A Petrobrás será a única operadora do pré-sal. Terá no mínimo 30% de participação nos consórcios com outras empresas. Poderá ser escolhida sem licitação para explorar com exclusividade os blocos mais fecundos - o "filé do pré-sal". E receberá da União um aporte de R$ 100 bilhões para o governo ampliar o controle acionário que nela já detém. O plano de reestatização do setor é o que dá sentido à preferência pelo sistema de partilha de produção, em que o governo fica com a parte do leão do produto extraído. (No sistema de concessão em vigor, a concessionária escolhida em leilão fica com o óleo e paga royalties ao governo.) O modelo da partilha é uma criatura da ministra Rousseff - e, ao contrário do que ela quer fazer crer, não é o que a Noruega adota. Por sinal, um levantamento citado pelo colunista Jorge Vidor, do Globo, evidencia uma correlação alarmante: a partilha é típica dos países corruptos. Quanto menor o grau de percepção da corrupção em um país, maior a probabilidade de que, tendo petróleo, a sua exploração se dará por meio de contratos de concessão.

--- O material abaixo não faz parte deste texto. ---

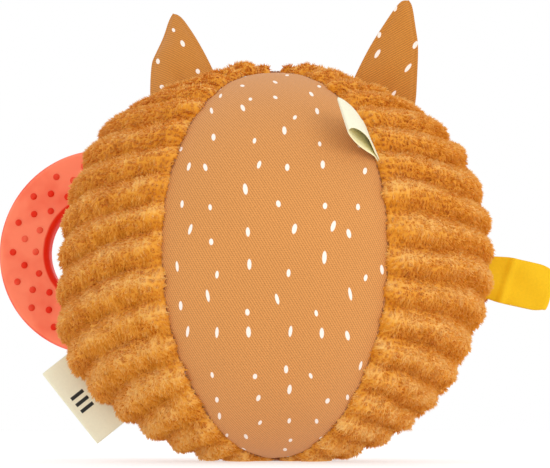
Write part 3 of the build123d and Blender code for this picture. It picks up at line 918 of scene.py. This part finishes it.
def ear_sheet(name, axes, inset, rows, columns):
    """A grid over an ear's middle plane: points, cloth coordinates, share across and half width."""
    top = EAR_OUTER_EDGES[name][-1][1] * MM
    rise = np.concatenate([np.linspace(-EAR_SKIRT + inset, top * 0.8, rows - 14),
                           top * 0.8 + (top * 0.2 - inset) * np.sin(np.linspace(0, pi / 2, 15)[1:])])[:, None]
    across = np.sin(np.linspace(-1, 1, columns) * pi / 2 * 0.999)[None, :]
    middle, half = ear_outline(name, rise, inset)
    along = middle + across * half
    rise = rise + 0 * along
    return from_axes(axes[0], axes[1:3], along, rise), along, rise, across + 0 * rise, half + 0 * across


def ear(name, azimuth, angle, top, lean, seed):
    """A padded cotton ear, sewn round its edge and gathered at its base, with its crinkle film inside."""
    axes = ear_axes(azimuth, angle, lean)
    origin, _, outward, normal = axes
    points, along, rise, across, half = ear_sheet(name, axes, 0, *EAR_GRID)

    def bow(height, share):
        return EAR_BOW * np.sin(np.clip(height / top, 0, 1) * pi) * share

    round_edge = np.sqrt(np.maximum(1 - across**2, 0))
    to_edge = half * (1 - np.abs(across))
    seam_roll = 1 - 0.35 * hump(to_edge - 1.6 * MM, 0.7)
    base = fade(np.maximum(rise, 0), 7)
    gathers = wobble(along, rise, 2.6, 30, seed) * base * 1.5 * MM
    rumple = (noise(along / (9 * MM) + rise / (25 * MM), rise / (12 * MM), seed + 1) - 0.5) * 1.1 * MM
    puff = (0.9 * MM + 1.5 * MM * ramp(half, 10) * round_edge) * round_edge**0.7 * seam_roll
    sides = []
    for face in (1, -1):
        crease = (noise(along / (7 * MM) + 9 * face, rise / (9 * MM), seed + 2) - 0.5) * 0.7 * MM
        swell = puff + (gathers + crease) * round_edge + 0.15 * MM
        off = bow(rise, across) + rumple * round_edge + face * swell
        sides.append(points + off[..., None] * normal)
    uv = np.stack([along, rise], -1) + EAR_PRINT_SHIFT[name]
    piece = slab(f"{name}_ear_cotton", *sides, ear_cotton, uv, EAR_BACK_SHIFT)
    film_points, _, film_rise, film_across, _ = ear_sheet(name, axes, FILM_INSET, *FILM_GRID)
    crumple = (noise(film_rise / (3 * MM), film_across * 4, seed + 3) - 0.5) * 0.5 * MM
    film_grid = film_points + (bow(film_rise, film_across) + crumple)[..., None] * normal
    film, _ = cloth_slab(f"{name}_ear_crinkle_film", film_grid, FILM_THICK, film_plastic)
    finish_piece(piece, None, "ear_cotton", f"{name}_ear_front", f"{name}_ear_back")
    finish_piece(film, None, "crinkle_film", f"{name}_ear_film")
    for part in (piece, film):
        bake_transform(part)


for ear_seed, (ear_name, ear_place) in enumerate(EARS.items()):
    ear(ear_name, *ear_place, 61 + 10 * ear_seed)


# ---- teething ring and its strap

def teether_ring():
    """A moulded ring: rounded edges, and three rows of raised dots on each face."""
    arc = np.linspace(0, pi / 2, 7)
    band = (RING_OUTER - RING_HOLE) / 2
    steps = np.linspace(0, 1, 8)[1:-1, None]  # along a straight side
    centres = np.array([(1, 1), (-1, 1), (-1, -1), (1, -1)]) * (band - RING_EDGE, RING_THICK / 2 - RING_EDGE)
    profile = []
    for quarter in range(4):
        turn = arc + quarter * pi / 2
        edge = RING_EDGE * np.stack([np.cos(turn), np.sin(turn)], -1)
        bend, stop = centres[quarter] + edge, centres[(quarter + 1) % 4] + edge[-1]
        profile += [bend, bend[-1] + (stop - bend[-1]) * steps]
    profile = np.concatenate(profile)
    middle = (RING_OUTER + RING_HOLE) / 2
    turn = circle(192)[:, None]
    wander = (noise(turn * 3, profile[None, :, 0] / (9 * MM), 77) - 0.5) * 0.25 * MM
    out = middle + profile[None, :, 0] + 0 * turn
    up = profile[None, :, 1] * (1 + wander / RING_THICK * 2)
    points = from_axes(RING_CENTRE, RING_AXES, out * np.cos(turn), up + 0 * turn, out * np.sin(turn))
    faces = grid_faces(len(turn), len(profile), wrap_rows=True, wrap_columns=True)
    # Painted shade: the deeper red in the hole's inner wall and round the outer edge, where the band turns
    # from the light.
    inner = 1.4 * ramp(-profile[:, 0] - band + 2.6 * MM, 0.9)
    outer = ramp(profile[:, 0] - band + 1.3 * MM, 1.3)
    tone = np.broadcast_to(np.maximum(inner, outer)[None, :], out.shape)
    dot_turn = circle(14)[None, :]
    dot_out = np.array([1.05, 1, 0.93, 0.75, 0.45, 0.15])[:, None] * DOT_RADIUS
    dot_up = np.array([-0.5, 0.05, 0.4, 0.72, 0.9, 0.96])[:, None] * MM
    dots = []
    for face in (-1, 1):
        for row, ratio in enumerate(DOT_ROWS):
            for dot in range(DOTS_PER_ROW):
                place = radians(180 / DOTS_PER_ROW * (2 * dot + row % 2))
                x = RING_OUTER * ratio * cos(place) + dot_out * np.cos(dot_turn)
                z = RING_OUTER * ratio * sin(place) + dot_out * np.sin(dot_turn)
                y = face * (RING_THICK / 2 + dot_up) + 0 * dot_turn
                dots.append(from_axes(RING_CENTRE, RING_AXES, x, y, z)[:, ::face])
    dot_points, dot_faces = tubes(np.array(dots))
    count = points.size // 3
    all_faces = faces.tolist() + [[corner + count for corner in face] for face in dot_faces]
    all_points = np.concatenate([points.reshape(-1, 3), dot_points])
    all_tone = np.concatenate([tone.ravel(), np.full(len(dot_points), DOT_TONE)])
    piece = make_piece("teether_ring_moulding", all_points, all_faces, silicone, tone=all_tone)
    finish_piece(piece, "ring", "teether_silicone", "teether_ring")


def ring_strap():
    """The strap: two plies out of the seam that part and close round the ring's band."""
    band = RING_CENTRE[:2] + (RING_OUTER + RING_HOLE) / 2 * RING_SIDE[:2]
    side, ahead = RING_SIDE[:2], RING_AHEAD[:2]
    half_side = (RING_OUTER - RING_HOLE) / 2 + STRAP_PLAY + STRAP_PLY / 2
    half_ahead = RING_THICK / 2 + STRAP_FACE_PLAY + STRAP_PLY / 2
    hinge = STRAP_HINGE[:2]
    tail = STRAP_PLY / 2 + 0.05 * MM
    root = hinge - STRAP_RAY[:2] * 7 * MM

    def loop(side_share, ahead_share):
        return band + side_share * half_side * side + ahead_share * half_ahead * ahead

    neck = hinge + ahead * ((band - hinge) @ ahead - half_ahead - 1.5 * MM)
    mouth = neck + ahead * 1.5 * MM
    tails = ((root, tail), (hinge, tail), (neck, tail), (mouth, 2.5 * MM))
    corners = [place + side * off for place, off in tails]
    corners += [loop(*shares) for shares in ((1, -1), (1, 1), (0, 1), (-1, 1), (-1, -1))]
    corners += [place - side * off for place, off in tails[::-1]]
    halved = [corners[0]]
    for here, there in zip(corners, corners[1:]):
        halved += [here * 0.7 + there * 0.3, here * 0.3 + there * 0.7]
    path = rounded(halved + [corners[-1]], 2)
    across = tape_columns(0.96, 17)
    grid = np.stack([path[:, :1] + 0 * across, path[:, 1:] + 0 * across,
                     RING_CENTRE[2] + across * STRAP_WIDTH / 2 + 0 * path[:, :1]], -1)
    piece, length = cloth_slab("ring_strap_cloth", grid, STRAP_PLY * 0.85, strap_cloth)
    finish_piece(piece, None, "strap_cotton", "ring_strap")
    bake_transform(piece)


teether_ring()
ring_strap()


# ---- the face, on the side away from the camera

PATCH_LIFT = -3.2 * MM
TABLE_RUN = np.linspace(-HALF_RUN, HALF_RUN, 1500)
TABLE_UP = oval(TABLE_RUN, PATCH_LIFT)[1] - CENTRE_Z


def on_face(left, up, rise):
    """Points on the face panel: distances towards the face's left and up, and a height off it."""
    run = np.interp(up, TABLE_UP, TABLE_RUN)
    out = oval(run, PATCH_LIFT)[0]
    across = out * np.arcsin(np.clip(left / out, -1, 1))
    half = oval(run, 0)[0] * GORE_HALF
    return on_ball(pi / 2 + across / out, run, cotton_lift(run, across, half) + rise)


def face_patch(name, place, outline, height, material, slot, cleft=0.0):
    """A padded patch: outline gives its reach at each angle, and cleft parts it down the middle."""
    turn = circle(120)[None, :]
    share = np.concatenate([np.linspace(0.02, 0.9, 26), np.linspace(0.93, 1, 6)])[:, None]
    reach = outline(turn) * share
    left, up = place[0] + reach * np.cos(turn), place[1] + reach * np.sin(turn)
    dome = (1 - share**4) ** 0.5
    groove = 1 - cleft * hump(left - place[0], 2.2)
    grain = wobble(left, up, 1.4, 1.4, 91) * 0.18 * MM
    top = on_face(left, up, 0.25 * MM + height * dome * groove + grain * dome)
    under = on_face(left, up, -0.3 * MM + 0 * share)[::-1]
    points, faces = tubes(np.concatenate([top, under])[None])
    uv = np.stack([left, up], -1)
    piece = make_piece(name + "_felt", points, faces, material, uv=np.concatenate([uv, uv[::-1]]))
    finish_piece(piece, "ball", slot, name)


def face_stitches(name, paths, radius, rise, material, slot):
    """Embroidered lines: each path is a list of left and up positions, one stitch between two."""
    starts, ends, normals = [], [], []
    for path in paths:
        path = np.asarray(path, float)
        points = on_face(path[:, 0], path[:, 1], rise)
        above = on_face(path[:, 0], path[:, 1], rise + 1 * MM)
        starts.append(points[:-1])
        ends.append(points[1:])
        normals.append(unit(above - points)[:-1])
    piece = stitches(name, np.concatenate(starts), np.concatenate(ends), np.concatenate(normals),
                     radius, material)
    finish_piece(piece, "ball", slot)


CHEEK_SHIFT, CHEEK_WIDE, CHEEK_TALL = 11 * MM, 17 * MM, 15 * MM
MUZZLE_UP, NOSE_UP = -24 * MM, -13 * MM
NOSE_WIDE, NOSE_TALL = 7.5 * MM, 5.2 * MM
EDGING_PITCH = 1.6 * MM
EYE_SIDE, EYE_UP, EYE_RADIUS = 17 * MM, 10 * MM, 4.2 * MM


def muzzle_outline(turn):
    """Reach of two overlapping ellipses, side by side, from the middle between them."""
    a = (np.cos(turn) / CHEEK_WIDE) ** 2 + (np.sin(turn) / CHEEK_TALL) ** 2
    b = CHEEK_SHIFT * np.abs(np.cos(turn)) / CHEEK_WIDE**2
    c = (CHEEK_SHIFT / CHEEK_WIDE) ** 2 - 1
    return (b + np.sqrt(b**2 - a * c)) / a


def nose_outline(turn):
    """Reach of an ellipse with a flattened top."""
    flat_top = 1 - 0.18 * np.maximum(np.sin(turn), 0)
    return flat_top / np.sqrt((np.cos(turn) / NOSE_WIDE) ** 2 + (np.sin(turn) / NOSE_TALL) ** 2)


def eye_outline(turn):
    return EYE_RADIUS + 0 * turn


def edging(place, outline, length, inset):
    """Short stitches across a patch's edge, one after another round it."""
    turn = np.linspace(0, 2 * pi, 721)
    line = np.stack([outline(turn) * np.cos(turn), outline(turn) * np.sin(turn)], -1)
    run = np.concatenate([[0], np.cumsum(np.linalg.norm(np.diff(line, axis=0), axis=-1))])
    spots = np.interp(np.arange(0, run[-1] - 0.5 * MM, EDGING_PITCH), run, turn)
    paths = []
    for spot in spots:
        reach = outline(np.array(spot))
        ray = np.array([cos(spot), sin(spot)])
        paths.append([place + ray * (reach - inset), place + ray * (reach + length - inset)])
    return paths


face_patch("muzzle_patch", (0, MUZZLE_UP), muzzle_outline, 2.4 * MM, cream_felt, "cream_felt", 0.55)
face_patch("nose_patch", (0, NOSE_UP), nose_outline, 3.4 * MM, dark_felt, "dark_felt")
for eye, eye_side in (("left_eye", 1), ("right_eye", -1)):
    face_patch(eye, (eye_side * EYE_SIDE, EYE_UP), eye_outline, 1.1 * MM, dark_felt, "dark_felt")
face_stitches("muzzle_edging", edging(np.array([0, MUZZLE_UP]), muzzle_outline, 2.2 * MM, 1.4 * MM),
              EDGING_RADIUS, 0.6 * MM, closing_thread, "closing_thread")
mouth_paths = [[(0, NOSE_UP - 4.5 * MM - 2.2 * MM * k) for k in range(4)]]
for mouth_side in (-1, 1):
    mouth_paths.append([(mouth_side * (7 * MM * (1 - cos(bend)) + 5 * MM * sin(bend)),
                         NOSE_UP - 11 * MM - 2.5 * MM * sin(1.6 * bend))
                        for bend in np.linspace(0, radians(70), 6)])
face_stitches("mouth_stitching", mouth_paths, MOUTH_RADIUS, 2.3 * MM, whisker_thread, "dark_felt")
glints = [[(eye_left - 1.4 * MM, EYE_UP + 1.2 * MM), (eye_left - 0.4 * MM, EYE_UP + 2.0 * MM)]
          for eye_left in (-EYE_SIDE, EYE_SIDE)]
face_stitches("eye_glints", glints, GLINT_RADIUS, 1.3 * MM, cream_thread, "cream_felt")


# ---- finishes of the CAD nodes that still show or lie inside

for node, material in (("back_filling", wadding), ("front_filling", wadding),
                       ("rattle_case_upper", case_plastic), ("rattle_case_lower", case_plastic),
                       ("rattle_beads", bead_plastic)):
    carried = frame["nodes"][node]
    carried.data.materials.clear()
    carried.data.materials.append(material)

No seu discurso, Lula falou que a "dádiva de Deus" do pré-sal pode virar uma "maldição", se não se souber administrar os seus proventos.
Estatizar a economia num país em que a privatização do Estado avança a galope - basta ser namorado da neta do presidente do Senado para obter um emprego público - é tornar o risco da "dádiva de Deus" virar maldição uma alta probabilidade.